**SUPPLIED INFORMATION:**
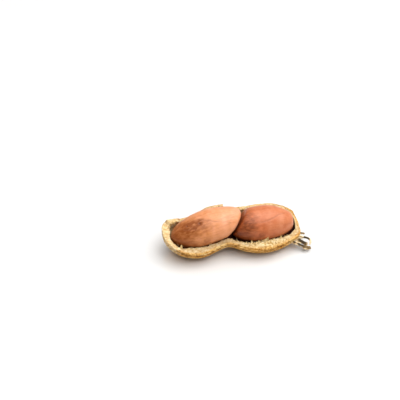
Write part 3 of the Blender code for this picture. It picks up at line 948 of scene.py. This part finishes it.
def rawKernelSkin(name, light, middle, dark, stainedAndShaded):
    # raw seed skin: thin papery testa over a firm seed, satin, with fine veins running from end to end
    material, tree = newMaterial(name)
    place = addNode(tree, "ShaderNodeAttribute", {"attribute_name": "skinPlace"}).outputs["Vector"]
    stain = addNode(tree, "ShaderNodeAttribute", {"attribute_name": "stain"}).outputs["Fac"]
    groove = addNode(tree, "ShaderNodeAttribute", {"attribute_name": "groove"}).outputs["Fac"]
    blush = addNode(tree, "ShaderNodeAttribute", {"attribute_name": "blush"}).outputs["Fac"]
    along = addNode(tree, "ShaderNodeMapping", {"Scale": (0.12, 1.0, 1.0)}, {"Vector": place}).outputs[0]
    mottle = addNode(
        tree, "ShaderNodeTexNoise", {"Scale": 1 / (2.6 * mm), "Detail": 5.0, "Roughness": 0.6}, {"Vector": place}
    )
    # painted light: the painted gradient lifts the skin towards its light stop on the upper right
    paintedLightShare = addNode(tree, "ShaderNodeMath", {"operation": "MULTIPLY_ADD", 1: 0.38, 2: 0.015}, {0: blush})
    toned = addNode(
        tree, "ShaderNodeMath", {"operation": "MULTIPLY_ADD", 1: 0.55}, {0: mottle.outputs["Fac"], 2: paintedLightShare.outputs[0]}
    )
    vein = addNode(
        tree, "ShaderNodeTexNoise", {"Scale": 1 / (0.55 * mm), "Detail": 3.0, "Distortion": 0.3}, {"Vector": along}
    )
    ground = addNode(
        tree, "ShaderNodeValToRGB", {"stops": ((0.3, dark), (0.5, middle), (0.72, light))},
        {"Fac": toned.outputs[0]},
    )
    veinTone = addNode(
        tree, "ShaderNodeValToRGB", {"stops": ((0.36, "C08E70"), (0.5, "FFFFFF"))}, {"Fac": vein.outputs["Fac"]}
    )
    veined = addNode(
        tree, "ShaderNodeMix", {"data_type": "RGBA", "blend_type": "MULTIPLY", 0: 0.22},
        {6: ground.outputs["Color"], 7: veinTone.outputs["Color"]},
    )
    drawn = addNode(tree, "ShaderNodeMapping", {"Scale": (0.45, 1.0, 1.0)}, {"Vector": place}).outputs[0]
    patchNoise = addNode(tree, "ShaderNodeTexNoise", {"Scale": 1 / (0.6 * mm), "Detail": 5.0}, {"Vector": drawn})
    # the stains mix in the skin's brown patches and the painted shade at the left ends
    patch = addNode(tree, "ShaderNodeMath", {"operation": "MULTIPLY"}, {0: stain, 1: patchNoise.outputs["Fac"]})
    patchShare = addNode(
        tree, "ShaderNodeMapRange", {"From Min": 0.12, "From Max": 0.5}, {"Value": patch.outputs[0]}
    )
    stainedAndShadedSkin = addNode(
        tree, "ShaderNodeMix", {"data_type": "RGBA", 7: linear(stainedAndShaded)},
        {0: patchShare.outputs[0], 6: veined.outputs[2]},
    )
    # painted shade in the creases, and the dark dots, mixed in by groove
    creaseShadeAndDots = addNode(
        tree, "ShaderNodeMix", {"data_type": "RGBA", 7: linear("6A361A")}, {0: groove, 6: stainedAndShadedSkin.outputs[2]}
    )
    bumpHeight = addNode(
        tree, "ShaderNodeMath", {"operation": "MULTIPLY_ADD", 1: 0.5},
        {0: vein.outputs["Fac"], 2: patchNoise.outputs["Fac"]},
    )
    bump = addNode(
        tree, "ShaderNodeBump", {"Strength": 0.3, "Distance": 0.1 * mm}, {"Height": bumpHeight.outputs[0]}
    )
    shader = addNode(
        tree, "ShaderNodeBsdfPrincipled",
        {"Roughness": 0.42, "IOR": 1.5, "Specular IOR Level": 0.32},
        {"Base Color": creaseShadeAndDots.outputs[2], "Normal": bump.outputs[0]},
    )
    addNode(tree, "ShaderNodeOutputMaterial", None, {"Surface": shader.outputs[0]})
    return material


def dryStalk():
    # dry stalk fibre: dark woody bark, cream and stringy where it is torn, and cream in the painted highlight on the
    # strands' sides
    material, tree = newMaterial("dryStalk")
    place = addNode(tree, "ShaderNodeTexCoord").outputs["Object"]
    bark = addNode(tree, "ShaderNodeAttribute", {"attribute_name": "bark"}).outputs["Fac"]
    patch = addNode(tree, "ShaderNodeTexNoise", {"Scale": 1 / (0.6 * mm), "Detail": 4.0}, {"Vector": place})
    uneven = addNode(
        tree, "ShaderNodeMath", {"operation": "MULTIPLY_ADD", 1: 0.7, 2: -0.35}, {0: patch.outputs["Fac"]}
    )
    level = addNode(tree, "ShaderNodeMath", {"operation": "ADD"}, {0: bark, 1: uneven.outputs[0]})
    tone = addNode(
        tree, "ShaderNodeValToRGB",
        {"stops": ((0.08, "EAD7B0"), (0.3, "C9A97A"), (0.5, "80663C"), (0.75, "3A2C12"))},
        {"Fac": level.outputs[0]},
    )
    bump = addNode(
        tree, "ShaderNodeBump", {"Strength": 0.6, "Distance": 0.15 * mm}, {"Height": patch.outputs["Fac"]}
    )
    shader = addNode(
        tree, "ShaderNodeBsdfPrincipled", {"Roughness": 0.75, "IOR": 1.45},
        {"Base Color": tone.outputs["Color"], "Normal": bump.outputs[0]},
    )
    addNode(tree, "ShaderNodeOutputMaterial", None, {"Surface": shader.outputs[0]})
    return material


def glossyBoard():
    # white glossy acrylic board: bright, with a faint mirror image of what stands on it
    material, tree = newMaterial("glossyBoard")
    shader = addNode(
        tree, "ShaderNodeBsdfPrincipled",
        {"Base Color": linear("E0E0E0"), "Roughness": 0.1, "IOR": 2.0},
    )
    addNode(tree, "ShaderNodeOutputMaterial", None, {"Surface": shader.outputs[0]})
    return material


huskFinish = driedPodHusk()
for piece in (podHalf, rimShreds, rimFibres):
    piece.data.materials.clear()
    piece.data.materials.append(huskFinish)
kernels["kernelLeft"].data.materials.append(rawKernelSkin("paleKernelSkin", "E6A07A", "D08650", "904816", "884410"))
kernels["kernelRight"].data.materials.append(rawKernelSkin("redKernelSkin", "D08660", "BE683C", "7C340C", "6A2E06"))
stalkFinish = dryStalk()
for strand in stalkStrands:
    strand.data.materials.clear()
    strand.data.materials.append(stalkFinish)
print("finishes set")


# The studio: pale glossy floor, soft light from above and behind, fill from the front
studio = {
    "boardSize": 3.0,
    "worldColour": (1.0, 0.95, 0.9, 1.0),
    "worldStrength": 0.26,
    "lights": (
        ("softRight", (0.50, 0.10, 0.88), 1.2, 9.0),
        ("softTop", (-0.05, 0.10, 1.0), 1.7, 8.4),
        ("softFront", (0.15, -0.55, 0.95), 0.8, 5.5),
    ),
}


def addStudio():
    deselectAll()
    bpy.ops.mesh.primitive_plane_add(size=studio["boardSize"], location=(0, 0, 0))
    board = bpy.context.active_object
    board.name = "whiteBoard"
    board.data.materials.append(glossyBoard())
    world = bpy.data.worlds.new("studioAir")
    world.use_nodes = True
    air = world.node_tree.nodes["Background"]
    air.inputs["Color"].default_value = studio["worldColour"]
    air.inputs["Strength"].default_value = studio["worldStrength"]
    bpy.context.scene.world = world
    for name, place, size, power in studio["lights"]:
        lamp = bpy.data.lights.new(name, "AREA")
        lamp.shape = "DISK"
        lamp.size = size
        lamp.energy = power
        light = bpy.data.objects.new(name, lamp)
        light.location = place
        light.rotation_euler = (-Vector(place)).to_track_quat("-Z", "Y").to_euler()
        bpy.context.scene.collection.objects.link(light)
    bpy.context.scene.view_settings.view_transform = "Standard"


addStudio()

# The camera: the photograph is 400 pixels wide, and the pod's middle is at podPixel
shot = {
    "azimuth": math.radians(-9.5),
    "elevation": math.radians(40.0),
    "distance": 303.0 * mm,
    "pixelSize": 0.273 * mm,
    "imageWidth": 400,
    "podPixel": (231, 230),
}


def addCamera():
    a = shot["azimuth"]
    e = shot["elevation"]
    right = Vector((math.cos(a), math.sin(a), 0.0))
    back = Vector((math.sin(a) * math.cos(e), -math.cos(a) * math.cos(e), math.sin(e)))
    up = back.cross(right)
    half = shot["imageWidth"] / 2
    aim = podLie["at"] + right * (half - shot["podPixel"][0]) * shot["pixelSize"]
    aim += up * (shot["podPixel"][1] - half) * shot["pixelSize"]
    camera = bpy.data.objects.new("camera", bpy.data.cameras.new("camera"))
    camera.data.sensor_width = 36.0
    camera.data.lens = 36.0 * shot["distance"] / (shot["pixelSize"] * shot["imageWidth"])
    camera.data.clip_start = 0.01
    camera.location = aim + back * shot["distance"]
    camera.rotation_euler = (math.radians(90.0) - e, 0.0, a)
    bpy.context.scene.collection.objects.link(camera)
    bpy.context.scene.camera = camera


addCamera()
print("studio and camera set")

**JOB:** Pick out and copy every line that contains the word "scene".

**COMPLETE OUTPUT:**
Write part 3 of the Blender code for this picture. It picks up at line 948 of scene.py. This part finishes it.
    bpy.context.scene.world = world
        bpy.context.scene.collection.objects.link(light)
    bpy.context.scene.view_settings.view_transform = "Standard"
    bpy.context.scene.collection.objects.link(camera)
    bpy.context.scene.camera = camera